Some founders say they want the company to stay in the family and refuse to discuss any other possibilities, Brockbank says. “At the other extreme, people say, I have an obligation to my employees and customers and my obligation to them supersedes my obligation to my family.”

Most often, CEOs are looking for a compromise that would keep the business in the family and make sure it continues to grow and run well.

CEOs tend to make the decision about their successor very intuitively, but consultants say a depersonalized, professional process typically yields better results. “The senior executive needs to work to make sure he or she does not put somebody in place because of personality fit when the kids were six years old. You need to make sure the best person is selected for the job,” Brockbank says.

Gauthier gives full psychometric inventories of the possible candidates as a way to introduce some objectivity. But it doesn’t pay to be too blunt: conclusions need to be couched in a way that is palatable to the outgoing CEO. “It requires a tremendous amount of political astuteness. You just can’t come up and say, your son will never become president, he’s just a foreman,” Gauthier says.

Helen Handfield-Jones, an Ottawa leadership consultant, says that it can be helpful to have a committee that includes people from outside the family handle the succession decision. This larger group can better assess the skills that the next CEO is likely to need most and who in the next generation of family members has the right character and experience to take on the challenge of managing the company.
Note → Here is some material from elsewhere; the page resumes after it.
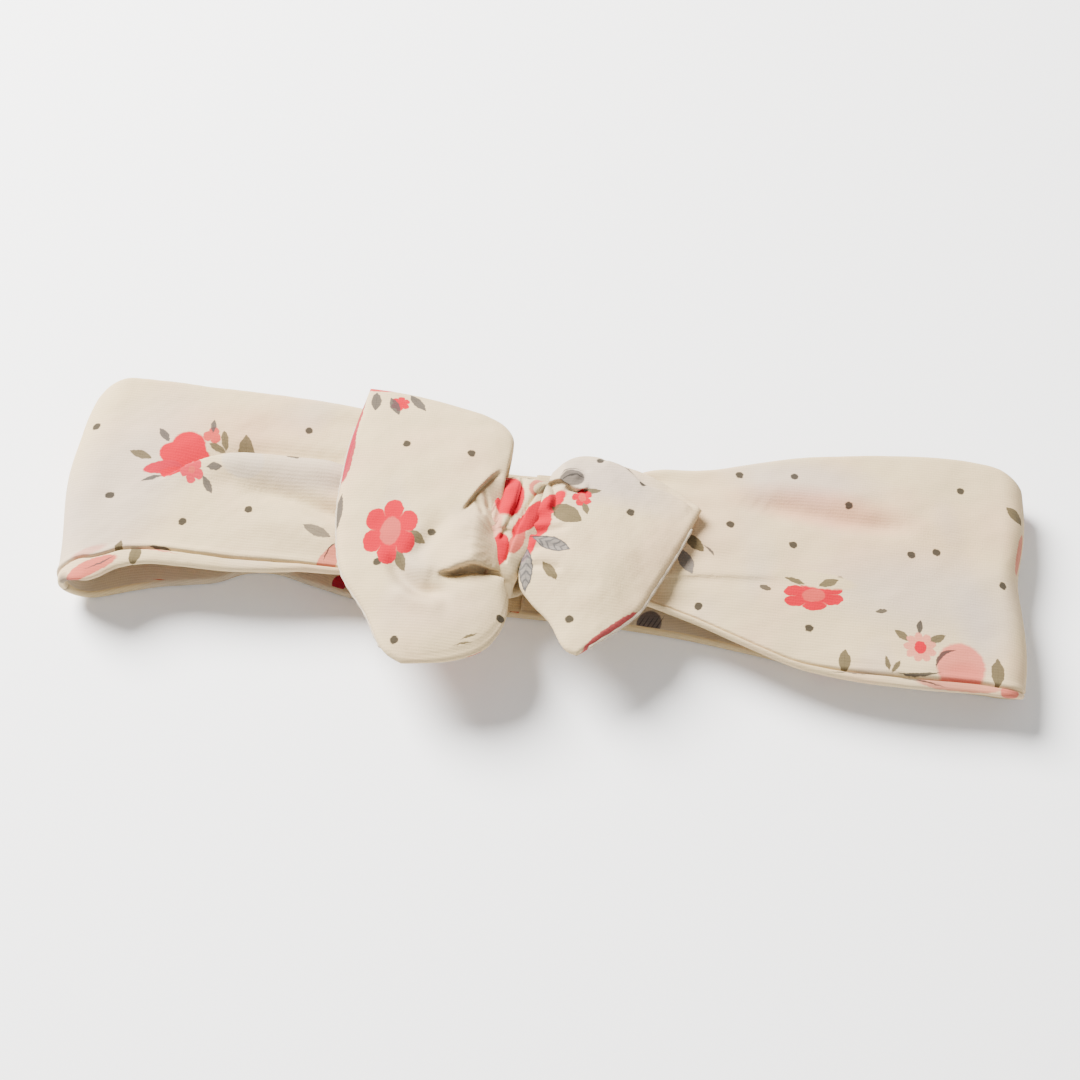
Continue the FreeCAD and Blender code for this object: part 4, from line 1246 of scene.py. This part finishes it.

Often too, such a committee can make recommendations regarding the kinds of training and experiences the candidate needs to gain before he or she is ready to take over the business. “It’s nice to identify successors, but we have to teach them to help them grow and coach them,” Gautier explains. Besides rotating through different roles within the firm, children at family companies that make a successful generational transition tend to work at other companies for a few years, he adds.

The next step is the most dangerous, Gauthier says—managing the transition. “In some cases, we set up a family council,” he says. The aim is to discuss what the new management team intends to change right away. Surprise changes, such as deciding to find a new lawyer or to leave a subcontractor with whom the company has had a long-term relationship, can drive the former CEO back to the company in a hurry if he or she is taken by surprise.